*Exercise directions*:
Search the listing for "origin" and copy every line where it appears.

*Material provided*:
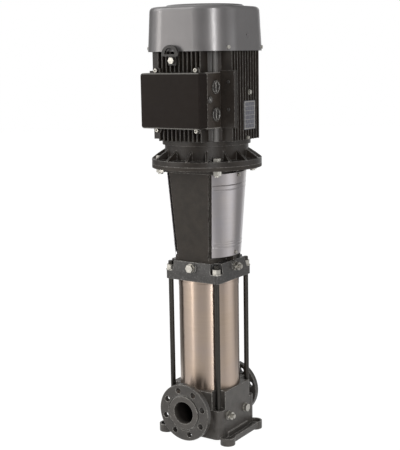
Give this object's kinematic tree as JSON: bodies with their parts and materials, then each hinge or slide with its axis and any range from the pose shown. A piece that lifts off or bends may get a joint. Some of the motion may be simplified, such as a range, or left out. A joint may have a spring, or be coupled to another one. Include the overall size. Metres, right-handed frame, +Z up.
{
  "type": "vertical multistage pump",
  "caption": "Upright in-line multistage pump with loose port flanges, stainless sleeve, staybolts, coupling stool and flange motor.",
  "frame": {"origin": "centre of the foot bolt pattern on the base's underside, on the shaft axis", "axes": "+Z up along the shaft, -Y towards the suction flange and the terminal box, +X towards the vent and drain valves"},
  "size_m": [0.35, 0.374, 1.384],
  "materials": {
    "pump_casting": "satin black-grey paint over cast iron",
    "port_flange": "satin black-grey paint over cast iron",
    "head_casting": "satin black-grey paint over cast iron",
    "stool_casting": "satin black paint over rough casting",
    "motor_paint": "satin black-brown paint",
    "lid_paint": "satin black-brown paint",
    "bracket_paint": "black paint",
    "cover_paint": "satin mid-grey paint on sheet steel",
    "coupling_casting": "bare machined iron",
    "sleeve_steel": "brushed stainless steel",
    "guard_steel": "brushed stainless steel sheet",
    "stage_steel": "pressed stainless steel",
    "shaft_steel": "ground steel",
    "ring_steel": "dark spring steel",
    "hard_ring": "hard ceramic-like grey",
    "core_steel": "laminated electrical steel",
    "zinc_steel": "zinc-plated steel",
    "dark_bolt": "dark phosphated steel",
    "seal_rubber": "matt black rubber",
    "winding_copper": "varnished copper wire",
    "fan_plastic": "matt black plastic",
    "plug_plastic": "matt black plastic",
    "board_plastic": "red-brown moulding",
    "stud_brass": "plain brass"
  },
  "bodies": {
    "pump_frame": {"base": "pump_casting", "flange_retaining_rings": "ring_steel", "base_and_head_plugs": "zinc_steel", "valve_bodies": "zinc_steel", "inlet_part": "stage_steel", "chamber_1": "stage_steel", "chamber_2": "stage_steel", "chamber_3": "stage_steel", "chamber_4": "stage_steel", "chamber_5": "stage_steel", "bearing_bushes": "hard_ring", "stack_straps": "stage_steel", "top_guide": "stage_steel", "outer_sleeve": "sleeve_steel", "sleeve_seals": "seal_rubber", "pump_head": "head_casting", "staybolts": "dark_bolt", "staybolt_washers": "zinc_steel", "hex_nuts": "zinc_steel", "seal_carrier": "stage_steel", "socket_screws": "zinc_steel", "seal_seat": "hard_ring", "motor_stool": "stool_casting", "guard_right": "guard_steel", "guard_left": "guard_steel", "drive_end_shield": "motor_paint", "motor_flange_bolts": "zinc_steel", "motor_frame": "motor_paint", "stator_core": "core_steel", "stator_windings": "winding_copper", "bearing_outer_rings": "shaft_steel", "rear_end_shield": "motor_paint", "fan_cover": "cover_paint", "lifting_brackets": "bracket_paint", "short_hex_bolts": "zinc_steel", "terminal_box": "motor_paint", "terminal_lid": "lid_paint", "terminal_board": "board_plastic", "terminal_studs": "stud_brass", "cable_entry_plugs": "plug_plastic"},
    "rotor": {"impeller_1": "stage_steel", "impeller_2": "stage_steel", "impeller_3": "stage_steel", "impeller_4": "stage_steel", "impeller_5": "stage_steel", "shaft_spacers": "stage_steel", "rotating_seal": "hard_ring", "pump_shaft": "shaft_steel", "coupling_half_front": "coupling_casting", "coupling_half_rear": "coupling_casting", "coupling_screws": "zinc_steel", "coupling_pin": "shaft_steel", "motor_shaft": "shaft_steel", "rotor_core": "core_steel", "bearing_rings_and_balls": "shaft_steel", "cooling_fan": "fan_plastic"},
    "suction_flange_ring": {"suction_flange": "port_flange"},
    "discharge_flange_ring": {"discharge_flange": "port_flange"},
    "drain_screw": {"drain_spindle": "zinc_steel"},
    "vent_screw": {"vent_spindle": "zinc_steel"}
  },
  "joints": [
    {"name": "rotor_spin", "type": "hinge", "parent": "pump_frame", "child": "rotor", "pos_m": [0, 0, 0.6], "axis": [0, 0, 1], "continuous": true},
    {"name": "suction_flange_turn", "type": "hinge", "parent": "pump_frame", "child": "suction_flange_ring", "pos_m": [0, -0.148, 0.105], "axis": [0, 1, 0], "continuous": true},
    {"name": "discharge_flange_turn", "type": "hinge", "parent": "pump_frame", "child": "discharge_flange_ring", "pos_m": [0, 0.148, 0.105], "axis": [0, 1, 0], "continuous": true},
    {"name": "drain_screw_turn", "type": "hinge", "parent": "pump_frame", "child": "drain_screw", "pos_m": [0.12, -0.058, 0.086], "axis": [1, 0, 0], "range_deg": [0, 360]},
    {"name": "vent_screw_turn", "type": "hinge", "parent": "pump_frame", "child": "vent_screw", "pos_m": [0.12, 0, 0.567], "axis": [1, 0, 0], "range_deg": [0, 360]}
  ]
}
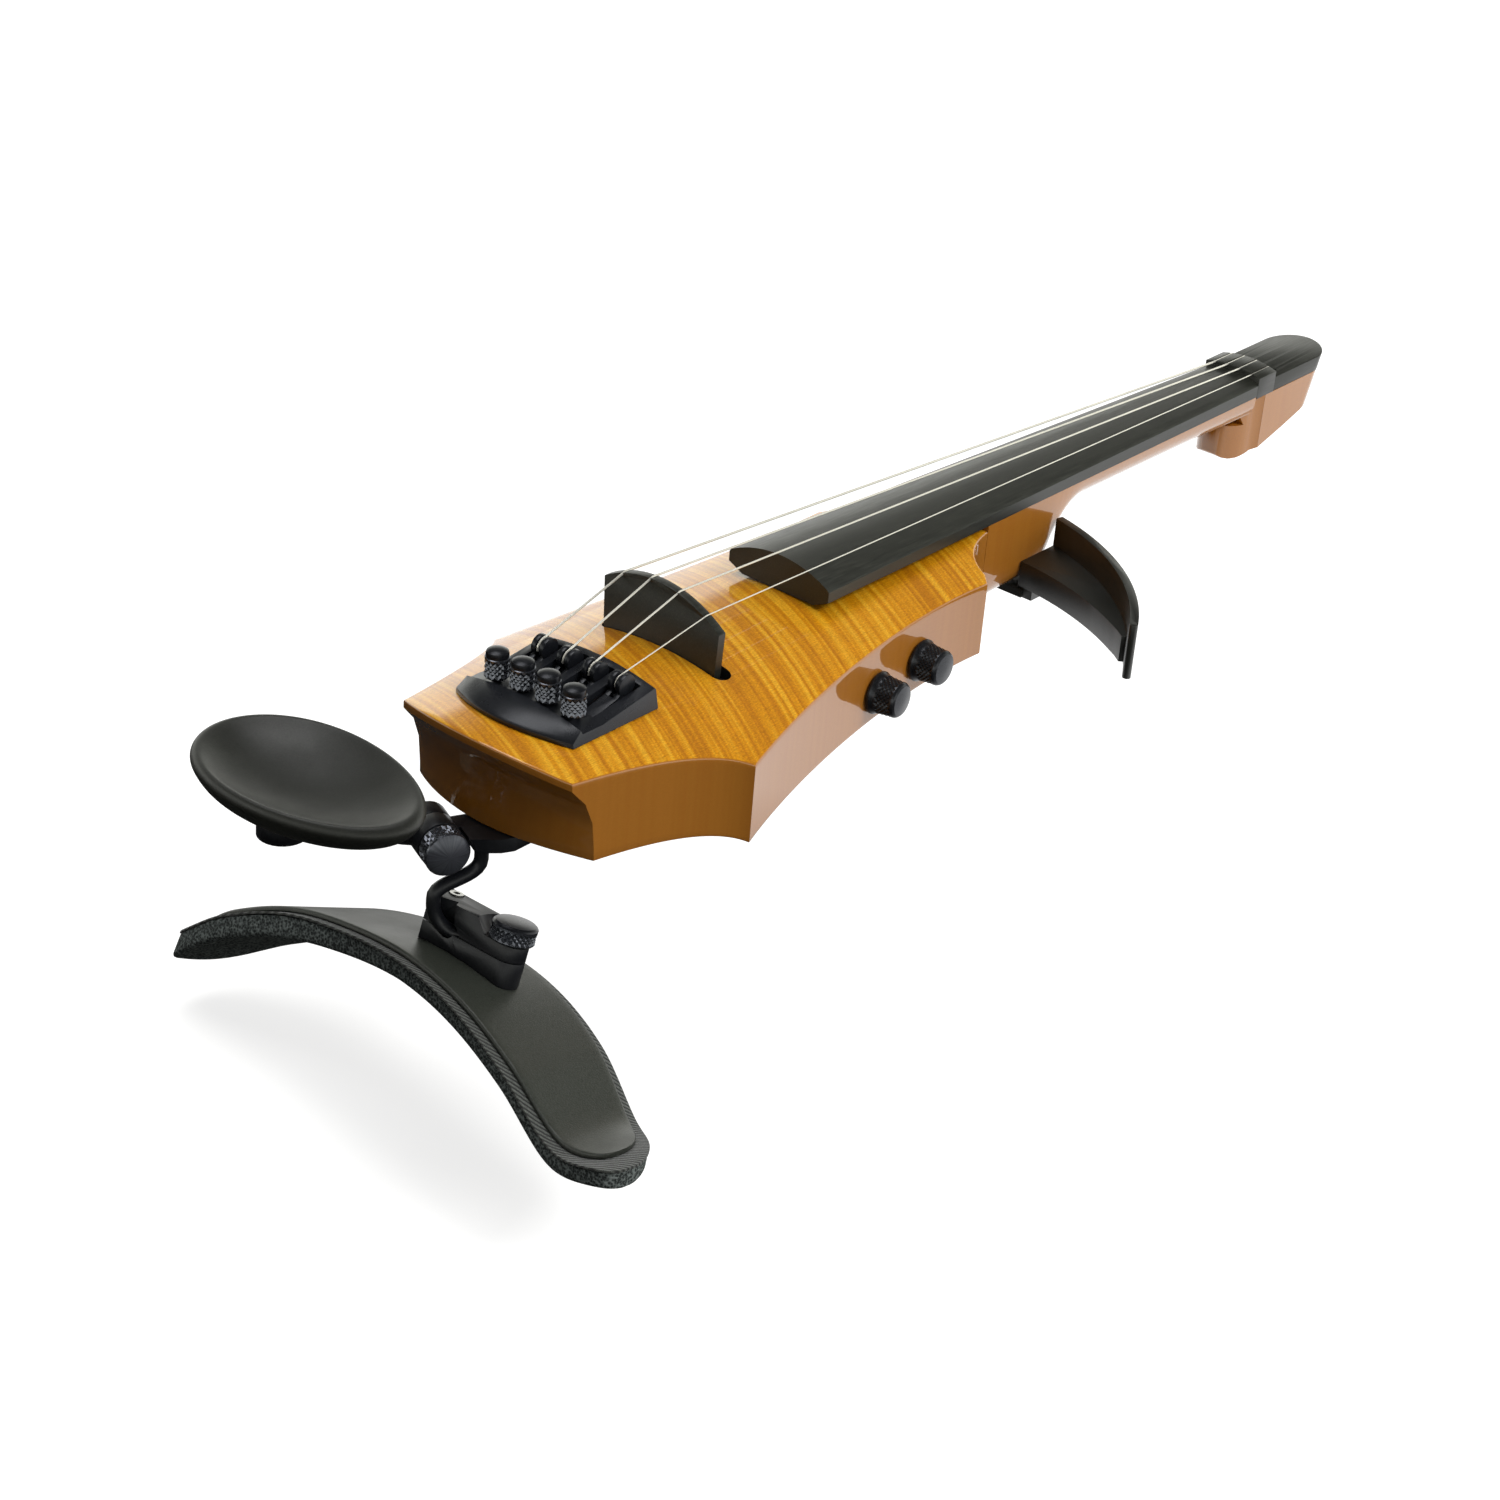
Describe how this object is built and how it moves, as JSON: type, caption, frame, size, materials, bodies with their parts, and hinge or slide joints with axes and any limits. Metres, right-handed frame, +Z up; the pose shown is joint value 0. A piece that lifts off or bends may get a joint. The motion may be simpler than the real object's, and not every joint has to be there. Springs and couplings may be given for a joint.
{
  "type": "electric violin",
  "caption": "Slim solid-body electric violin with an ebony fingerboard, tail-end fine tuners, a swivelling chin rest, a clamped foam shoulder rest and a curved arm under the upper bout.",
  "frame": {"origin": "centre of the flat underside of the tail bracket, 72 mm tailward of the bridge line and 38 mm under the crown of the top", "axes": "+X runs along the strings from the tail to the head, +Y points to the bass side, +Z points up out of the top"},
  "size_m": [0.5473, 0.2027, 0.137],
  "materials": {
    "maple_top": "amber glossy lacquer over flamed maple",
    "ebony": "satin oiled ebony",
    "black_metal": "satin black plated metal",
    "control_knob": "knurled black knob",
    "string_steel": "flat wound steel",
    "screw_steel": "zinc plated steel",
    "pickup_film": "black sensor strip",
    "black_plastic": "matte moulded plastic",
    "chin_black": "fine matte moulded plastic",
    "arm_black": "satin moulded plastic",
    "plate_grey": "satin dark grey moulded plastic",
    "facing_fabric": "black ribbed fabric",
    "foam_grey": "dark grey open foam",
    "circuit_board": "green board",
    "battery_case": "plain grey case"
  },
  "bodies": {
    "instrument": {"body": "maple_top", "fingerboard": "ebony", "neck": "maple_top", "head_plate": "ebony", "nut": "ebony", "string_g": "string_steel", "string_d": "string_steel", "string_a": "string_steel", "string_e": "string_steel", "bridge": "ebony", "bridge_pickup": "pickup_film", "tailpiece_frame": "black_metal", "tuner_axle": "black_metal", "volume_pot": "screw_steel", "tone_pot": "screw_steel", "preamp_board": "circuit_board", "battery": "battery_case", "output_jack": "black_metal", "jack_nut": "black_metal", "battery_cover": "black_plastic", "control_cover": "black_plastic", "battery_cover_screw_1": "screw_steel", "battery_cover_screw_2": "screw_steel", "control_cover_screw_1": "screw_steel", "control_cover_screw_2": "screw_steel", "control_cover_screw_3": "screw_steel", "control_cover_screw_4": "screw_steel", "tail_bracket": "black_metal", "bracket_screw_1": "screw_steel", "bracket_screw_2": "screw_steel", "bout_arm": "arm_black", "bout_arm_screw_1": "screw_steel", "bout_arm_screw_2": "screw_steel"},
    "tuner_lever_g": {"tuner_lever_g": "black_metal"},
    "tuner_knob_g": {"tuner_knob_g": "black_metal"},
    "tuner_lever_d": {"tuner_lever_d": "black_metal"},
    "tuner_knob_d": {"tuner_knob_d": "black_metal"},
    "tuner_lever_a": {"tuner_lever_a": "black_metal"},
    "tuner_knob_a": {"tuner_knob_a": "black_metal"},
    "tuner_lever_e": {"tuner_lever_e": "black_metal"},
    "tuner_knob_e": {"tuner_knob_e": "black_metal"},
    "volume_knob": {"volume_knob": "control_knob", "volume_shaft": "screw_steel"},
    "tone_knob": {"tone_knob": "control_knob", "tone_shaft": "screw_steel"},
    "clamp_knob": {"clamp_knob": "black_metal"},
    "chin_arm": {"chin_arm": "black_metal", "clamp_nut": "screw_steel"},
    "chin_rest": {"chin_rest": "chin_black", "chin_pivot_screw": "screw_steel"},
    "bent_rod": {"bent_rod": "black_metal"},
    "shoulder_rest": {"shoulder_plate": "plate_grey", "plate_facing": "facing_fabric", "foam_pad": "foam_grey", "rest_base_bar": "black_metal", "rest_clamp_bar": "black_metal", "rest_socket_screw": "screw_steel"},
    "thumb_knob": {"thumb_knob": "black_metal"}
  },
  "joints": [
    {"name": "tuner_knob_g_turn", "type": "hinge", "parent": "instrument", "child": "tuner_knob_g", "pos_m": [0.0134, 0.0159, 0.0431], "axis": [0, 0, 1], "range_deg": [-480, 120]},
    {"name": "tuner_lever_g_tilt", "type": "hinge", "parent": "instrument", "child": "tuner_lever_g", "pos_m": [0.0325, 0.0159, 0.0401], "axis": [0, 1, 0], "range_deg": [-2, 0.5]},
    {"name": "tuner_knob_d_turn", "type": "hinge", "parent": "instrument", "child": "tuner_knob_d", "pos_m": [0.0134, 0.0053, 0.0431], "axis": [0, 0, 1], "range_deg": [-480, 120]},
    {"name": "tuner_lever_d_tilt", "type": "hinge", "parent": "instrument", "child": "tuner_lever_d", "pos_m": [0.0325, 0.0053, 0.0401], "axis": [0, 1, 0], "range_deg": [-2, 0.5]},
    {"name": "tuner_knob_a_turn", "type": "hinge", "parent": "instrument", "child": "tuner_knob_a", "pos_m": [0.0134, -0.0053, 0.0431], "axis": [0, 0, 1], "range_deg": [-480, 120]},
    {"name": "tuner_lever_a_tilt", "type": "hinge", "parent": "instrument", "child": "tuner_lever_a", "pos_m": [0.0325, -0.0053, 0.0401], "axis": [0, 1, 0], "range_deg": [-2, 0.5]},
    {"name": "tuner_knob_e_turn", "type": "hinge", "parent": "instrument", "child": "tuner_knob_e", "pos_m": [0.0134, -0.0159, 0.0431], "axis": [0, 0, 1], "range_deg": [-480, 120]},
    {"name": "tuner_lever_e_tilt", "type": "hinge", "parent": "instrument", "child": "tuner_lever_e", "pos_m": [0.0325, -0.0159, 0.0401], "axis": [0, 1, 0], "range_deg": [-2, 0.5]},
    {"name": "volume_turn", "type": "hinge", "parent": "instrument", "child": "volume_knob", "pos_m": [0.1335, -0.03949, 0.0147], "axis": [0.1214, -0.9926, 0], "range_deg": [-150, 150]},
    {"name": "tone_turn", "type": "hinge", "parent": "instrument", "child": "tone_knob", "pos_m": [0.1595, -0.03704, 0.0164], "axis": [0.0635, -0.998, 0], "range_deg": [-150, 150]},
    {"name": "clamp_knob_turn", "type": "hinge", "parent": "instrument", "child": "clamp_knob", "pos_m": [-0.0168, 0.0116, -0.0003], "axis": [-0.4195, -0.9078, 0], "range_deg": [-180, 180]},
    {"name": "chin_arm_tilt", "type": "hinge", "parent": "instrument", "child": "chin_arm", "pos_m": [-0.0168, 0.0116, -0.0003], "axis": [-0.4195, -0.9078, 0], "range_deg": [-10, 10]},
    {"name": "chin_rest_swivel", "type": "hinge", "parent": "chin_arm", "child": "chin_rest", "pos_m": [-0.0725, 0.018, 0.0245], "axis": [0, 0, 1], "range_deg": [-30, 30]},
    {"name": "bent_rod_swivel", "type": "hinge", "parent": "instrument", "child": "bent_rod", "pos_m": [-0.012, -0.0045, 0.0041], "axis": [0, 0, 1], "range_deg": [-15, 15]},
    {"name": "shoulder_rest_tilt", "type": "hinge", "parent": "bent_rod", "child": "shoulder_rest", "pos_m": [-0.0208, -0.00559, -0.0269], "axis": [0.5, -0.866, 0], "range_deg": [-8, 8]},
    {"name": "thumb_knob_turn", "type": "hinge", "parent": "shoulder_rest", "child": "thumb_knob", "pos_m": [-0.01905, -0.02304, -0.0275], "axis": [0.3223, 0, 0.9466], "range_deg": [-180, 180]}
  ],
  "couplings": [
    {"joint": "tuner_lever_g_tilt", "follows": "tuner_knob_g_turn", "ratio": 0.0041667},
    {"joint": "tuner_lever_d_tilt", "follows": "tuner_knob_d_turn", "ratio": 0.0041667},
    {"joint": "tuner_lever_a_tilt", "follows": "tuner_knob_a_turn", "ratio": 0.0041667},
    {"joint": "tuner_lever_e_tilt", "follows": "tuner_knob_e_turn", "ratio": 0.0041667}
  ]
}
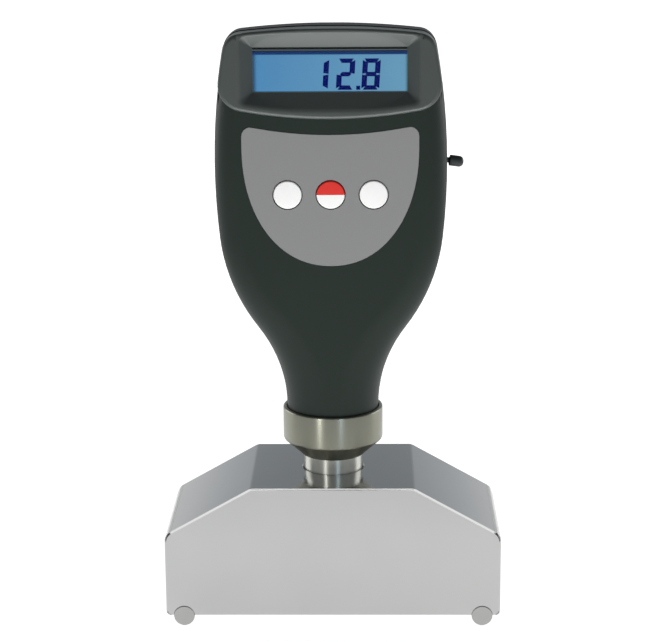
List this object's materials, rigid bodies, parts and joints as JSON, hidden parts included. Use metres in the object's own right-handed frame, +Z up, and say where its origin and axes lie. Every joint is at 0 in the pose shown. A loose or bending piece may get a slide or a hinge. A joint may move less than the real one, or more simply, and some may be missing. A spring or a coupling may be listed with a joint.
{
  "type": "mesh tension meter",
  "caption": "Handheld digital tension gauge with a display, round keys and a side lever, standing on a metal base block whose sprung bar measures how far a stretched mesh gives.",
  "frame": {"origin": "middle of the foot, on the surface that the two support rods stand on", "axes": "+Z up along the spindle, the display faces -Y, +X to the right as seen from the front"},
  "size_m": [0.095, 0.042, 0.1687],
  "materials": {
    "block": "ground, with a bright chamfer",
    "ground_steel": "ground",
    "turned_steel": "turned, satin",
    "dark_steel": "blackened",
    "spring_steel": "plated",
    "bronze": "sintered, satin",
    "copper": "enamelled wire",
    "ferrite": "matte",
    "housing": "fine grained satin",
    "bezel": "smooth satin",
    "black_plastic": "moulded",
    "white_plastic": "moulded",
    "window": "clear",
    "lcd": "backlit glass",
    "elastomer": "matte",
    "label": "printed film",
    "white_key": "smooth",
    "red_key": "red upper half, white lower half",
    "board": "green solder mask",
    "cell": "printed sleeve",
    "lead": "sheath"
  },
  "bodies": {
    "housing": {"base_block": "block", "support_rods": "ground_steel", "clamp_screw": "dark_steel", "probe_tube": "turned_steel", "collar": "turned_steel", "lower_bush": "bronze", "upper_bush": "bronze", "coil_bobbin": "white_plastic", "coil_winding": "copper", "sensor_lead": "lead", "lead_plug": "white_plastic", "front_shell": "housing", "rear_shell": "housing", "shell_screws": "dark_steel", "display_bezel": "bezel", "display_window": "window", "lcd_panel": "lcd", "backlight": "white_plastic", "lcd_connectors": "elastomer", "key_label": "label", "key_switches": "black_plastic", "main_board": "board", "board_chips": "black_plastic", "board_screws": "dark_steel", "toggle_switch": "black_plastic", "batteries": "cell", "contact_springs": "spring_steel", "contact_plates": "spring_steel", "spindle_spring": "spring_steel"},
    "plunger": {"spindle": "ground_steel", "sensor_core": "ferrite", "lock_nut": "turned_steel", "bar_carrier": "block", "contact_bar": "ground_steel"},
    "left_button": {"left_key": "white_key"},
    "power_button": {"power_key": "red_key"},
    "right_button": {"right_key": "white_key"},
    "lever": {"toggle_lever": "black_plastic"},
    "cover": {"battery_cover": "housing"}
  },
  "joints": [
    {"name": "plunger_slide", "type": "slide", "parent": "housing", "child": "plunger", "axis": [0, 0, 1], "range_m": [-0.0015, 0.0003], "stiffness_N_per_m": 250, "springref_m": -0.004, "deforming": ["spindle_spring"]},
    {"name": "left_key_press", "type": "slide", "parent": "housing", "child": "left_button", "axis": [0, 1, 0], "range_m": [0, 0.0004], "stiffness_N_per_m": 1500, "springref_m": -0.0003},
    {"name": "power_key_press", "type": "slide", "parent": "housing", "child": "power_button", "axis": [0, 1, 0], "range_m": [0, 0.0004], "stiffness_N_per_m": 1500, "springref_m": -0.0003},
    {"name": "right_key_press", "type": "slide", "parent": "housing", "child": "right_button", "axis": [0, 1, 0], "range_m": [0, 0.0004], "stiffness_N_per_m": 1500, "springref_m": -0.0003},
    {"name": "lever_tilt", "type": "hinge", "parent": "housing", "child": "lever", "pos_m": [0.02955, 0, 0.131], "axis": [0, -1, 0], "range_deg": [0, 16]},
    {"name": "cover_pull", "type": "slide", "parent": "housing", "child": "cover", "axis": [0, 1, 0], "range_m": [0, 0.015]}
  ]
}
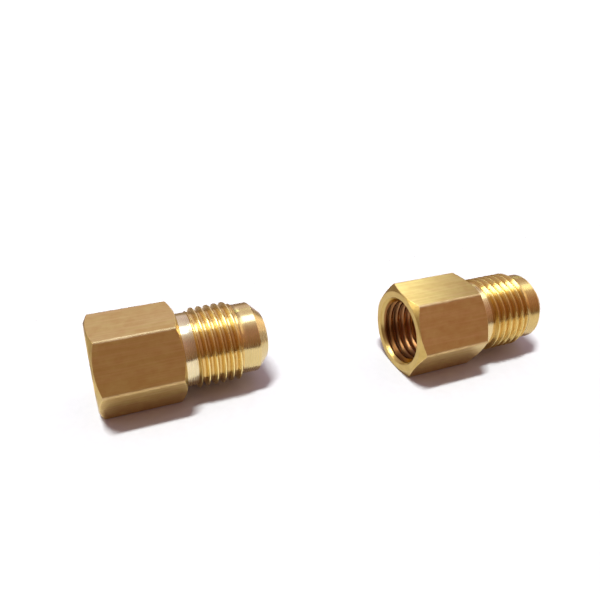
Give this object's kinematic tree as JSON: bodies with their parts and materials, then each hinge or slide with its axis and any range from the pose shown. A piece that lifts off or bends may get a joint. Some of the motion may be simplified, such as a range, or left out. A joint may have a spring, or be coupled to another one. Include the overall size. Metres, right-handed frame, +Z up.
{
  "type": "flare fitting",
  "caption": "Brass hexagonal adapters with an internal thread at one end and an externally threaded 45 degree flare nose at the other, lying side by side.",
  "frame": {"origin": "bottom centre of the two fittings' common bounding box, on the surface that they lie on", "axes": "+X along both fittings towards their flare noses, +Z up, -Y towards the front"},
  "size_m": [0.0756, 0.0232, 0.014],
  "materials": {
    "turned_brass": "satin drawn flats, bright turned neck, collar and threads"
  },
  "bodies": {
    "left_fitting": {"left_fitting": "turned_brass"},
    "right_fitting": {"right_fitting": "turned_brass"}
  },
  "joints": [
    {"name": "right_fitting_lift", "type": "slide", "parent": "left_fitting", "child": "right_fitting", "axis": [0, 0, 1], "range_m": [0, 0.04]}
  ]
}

*Written reply*:
  "frame": {"origin": "centre of the foot bolt pattern on the base's underside, on the shaft axis", "axes": "+Z up along the shaft, -Y towards the suction flange and the terminal box, +X towards the vent and drain valves"},
  "frame": {"origin": "centre of the flat underside of the tail bracket, 72 mm tailward of the bridge line and 38 mm under the crown of the top", "axes": "+X runs along the strings from the tail to the head, +Y points to the bass side, +Z points up out of the top"},
List this object's materials, rigid bodies, parts and joints as JSON, hidden parts included. Use metres in the object's own right-handed frame, +Z up, and say where its origin and axes lie. Every joint is at 0 in the pose shown. A loose or bending piece may get a slide or a hinge. A joint may move less than the real one, or more simply, and some may be missing. A spring or a coupling may be listed with a joint.
  "frame": {"origin": "middle of the foot, on the surface that the two support rods stand on", "axes": "+Z up along the spindle, the display faces -Y, +X to the right as seen from the front"},
  "frame": {"origin": "bottom centre of the two fittings' common bounding box, on the surface that they lie on", "axes": "+X along both fittings towards their flare noses, +Z up, -Y towards the front"},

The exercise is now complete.